Incentives suggested in the report include the modernization and expansion of the E.U.-Turkey Customs Union, revision of the migration agreement to make it more mutually beneficial” and restarting “previously suspended high-level dialogues.”

It says such incentives should come only in response to “concrete steps,” including Turkey refraining from gas exploration in disputed waters and from barring the return to Turkish soil of migrants who have made their way to nearby Greek islands.

Should further restrictions be deemed necessary, the report proposes that these could include limiting bilateral economic cooperation, and measures such as bans or prohibitions targeting important sectors of the Turkish economy such as tourism or energy. Such measures should be “reversible.”

At the last E.U. summit on Turkey, last December, leaders narrowly defeated a call by Greece and Cyprus for sanctions. Opposition was led by Germany, which sought to keep communication channels open with a “positive agenda.”

Foundation for Defense of Democracies scholar Aykan Erdemir, a former member of the Turkish parliament, said the E.U.’s failure to impose even symbolic sanctions merely bolstered Ankara’s recent moves.

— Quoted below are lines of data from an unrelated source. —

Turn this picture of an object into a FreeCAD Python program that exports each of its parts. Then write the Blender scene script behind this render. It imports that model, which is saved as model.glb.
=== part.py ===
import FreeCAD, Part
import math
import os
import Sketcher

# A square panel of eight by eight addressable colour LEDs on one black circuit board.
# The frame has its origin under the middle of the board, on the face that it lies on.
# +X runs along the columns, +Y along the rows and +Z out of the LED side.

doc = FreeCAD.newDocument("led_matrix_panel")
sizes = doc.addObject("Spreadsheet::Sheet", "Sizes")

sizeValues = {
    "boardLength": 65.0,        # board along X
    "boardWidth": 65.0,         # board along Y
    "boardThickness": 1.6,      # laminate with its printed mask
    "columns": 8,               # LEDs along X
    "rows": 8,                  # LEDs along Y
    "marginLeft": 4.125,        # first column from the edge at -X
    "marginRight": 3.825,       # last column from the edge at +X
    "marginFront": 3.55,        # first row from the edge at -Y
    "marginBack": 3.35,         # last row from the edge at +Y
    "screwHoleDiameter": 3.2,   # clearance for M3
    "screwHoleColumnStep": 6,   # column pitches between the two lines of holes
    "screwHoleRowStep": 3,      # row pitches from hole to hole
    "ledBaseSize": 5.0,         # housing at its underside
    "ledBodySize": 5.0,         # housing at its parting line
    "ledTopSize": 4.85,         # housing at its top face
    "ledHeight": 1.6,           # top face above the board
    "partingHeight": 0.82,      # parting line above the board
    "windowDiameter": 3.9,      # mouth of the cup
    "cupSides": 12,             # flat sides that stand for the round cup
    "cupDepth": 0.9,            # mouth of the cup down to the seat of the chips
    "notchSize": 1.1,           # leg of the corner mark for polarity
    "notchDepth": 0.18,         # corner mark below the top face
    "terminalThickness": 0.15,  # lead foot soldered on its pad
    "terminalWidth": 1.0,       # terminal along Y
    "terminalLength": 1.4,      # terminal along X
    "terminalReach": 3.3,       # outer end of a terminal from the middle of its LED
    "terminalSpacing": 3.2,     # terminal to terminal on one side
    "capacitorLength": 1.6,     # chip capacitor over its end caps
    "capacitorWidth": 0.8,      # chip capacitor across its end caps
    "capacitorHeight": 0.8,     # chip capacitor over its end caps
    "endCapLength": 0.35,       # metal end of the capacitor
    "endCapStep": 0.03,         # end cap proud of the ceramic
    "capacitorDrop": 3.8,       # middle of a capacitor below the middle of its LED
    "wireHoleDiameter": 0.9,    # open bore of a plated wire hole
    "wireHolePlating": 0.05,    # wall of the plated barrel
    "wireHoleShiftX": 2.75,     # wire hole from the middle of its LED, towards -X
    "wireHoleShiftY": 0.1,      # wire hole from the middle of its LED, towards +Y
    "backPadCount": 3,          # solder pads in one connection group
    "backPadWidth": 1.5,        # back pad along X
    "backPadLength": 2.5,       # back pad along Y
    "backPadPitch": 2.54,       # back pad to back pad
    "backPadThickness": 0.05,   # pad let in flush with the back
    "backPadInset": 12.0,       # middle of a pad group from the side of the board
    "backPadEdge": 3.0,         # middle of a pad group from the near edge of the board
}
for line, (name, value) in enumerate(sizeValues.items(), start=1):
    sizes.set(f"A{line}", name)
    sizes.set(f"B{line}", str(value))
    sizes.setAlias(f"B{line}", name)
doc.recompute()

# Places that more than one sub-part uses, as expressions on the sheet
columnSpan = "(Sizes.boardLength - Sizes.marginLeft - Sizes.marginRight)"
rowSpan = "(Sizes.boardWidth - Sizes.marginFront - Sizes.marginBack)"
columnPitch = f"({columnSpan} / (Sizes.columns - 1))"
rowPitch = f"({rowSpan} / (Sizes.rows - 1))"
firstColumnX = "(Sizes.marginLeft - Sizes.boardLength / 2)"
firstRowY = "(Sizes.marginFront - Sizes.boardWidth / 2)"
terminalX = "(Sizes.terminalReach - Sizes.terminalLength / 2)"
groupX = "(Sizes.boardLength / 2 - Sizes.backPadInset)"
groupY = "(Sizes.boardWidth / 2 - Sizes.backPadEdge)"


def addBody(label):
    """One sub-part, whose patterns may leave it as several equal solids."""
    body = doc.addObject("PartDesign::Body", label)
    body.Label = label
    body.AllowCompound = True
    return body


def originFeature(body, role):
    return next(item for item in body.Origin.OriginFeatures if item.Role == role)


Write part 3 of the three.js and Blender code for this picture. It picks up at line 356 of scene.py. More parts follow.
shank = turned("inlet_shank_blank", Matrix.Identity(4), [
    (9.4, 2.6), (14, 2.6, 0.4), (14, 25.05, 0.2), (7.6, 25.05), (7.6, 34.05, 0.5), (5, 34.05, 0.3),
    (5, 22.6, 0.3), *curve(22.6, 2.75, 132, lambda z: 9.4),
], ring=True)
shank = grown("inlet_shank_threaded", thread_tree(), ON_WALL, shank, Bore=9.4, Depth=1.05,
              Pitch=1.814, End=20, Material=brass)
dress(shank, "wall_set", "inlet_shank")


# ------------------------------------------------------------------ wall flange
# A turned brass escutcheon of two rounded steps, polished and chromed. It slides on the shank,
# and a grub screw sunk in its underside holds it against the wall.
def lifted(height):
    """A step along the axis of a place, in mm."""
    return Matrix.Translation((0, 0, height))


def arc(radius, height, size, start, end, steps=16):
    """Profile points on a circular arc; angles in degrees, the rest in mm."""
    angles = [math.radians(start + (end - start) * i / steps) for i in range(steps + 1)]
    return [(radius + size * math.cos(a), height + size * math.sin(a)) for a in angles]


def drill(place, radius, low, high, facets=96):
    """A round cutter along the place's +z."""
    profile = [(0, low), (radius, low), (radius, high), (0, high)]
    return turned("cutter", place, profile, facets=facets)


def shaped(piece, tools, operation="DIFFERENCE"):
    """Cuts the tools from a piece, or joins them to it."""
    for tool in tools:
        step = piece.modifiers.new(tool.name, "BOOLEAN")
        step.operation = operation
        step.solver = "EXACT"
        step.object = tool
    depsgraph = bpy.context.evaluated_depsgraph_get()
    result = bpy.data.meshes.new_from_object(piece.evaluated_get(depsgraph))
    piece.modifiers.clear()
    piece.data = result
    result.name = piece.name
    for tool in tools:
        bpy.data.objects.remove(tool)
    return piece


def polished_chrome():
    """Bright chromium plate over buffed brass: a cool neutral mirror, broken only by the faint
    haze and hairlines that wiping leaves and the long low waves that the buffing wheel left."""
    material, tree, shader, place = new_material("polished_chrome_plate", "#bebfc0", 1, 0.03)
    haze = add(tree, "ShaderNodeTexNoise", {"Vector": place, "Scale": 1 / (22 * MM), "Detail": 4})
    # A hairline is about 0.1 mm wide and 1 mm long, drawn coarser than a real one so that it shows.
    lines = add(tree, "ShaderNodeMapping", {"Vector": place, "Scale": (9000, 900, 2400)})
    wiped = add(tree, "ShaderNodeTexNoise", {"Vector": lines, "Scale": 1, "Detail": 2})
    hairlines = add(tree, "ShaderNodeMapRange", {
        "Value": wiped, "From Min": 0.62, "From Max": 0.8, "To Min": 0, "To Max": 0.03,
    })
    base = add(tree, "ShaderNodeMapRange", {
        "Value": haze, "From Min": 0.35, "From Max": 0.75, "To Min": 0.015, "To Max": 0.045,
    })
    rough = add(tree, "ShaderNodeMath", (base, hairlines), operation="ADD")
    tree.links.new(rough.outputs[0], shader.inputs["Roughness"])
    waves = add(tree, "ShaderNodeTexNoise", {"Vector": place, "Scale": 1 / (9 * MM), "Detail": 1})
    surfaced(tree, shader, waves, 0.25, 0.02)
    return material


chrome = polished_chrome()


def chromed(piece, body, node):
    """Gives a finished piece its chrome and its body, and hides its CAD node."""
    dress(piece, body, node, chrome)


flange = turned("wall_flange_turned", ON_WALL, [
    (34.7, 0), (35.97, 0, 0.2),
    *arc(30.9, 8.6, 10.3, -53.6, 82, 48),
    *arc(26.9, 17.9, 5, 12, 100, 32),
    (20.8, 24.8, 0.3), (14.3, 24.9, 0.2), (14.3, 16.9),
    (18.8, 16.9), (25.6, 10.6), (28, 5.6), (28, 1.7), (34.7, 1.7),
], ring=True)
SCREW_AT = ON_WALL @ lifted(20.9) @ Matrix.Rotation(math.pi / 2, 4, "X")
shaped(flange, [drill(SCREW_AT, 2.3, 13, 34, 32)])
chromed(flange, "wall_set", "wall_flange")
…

He said it was no coincidence that the government moved against Gergerlioglu and the HDP two days before Erdogan held a videoconference with the E.U.’s top two leaders, European Commission president Ursula von der Leyen and European Council head Charles Michel.

“The day after the call, Erdogan has singlehandedly withdrawn Turkey from the Council of Europe’s Convention on Preventing and Combating Violence Against Women and Domestic Violence, which the Turkish parliament had adopted unanimously in 2012,” he said.

Erdemir said the E.U.-Turkey migration agreement had given Turkey significant leverage in its dealings with the E.U.

“The Turkish president feels that as long as he continues to weaponize nearly four million displaced Syrians who currently reside in Turkey under a temporary protection regime, the European Union will continue to appease him, granting him impunity.”

In that sense, he said, the E.U. had been complicit in Turkey’s democratic backsliding, become a legitimizing force which Erdogan’s government taps into from time to time to burnish its image.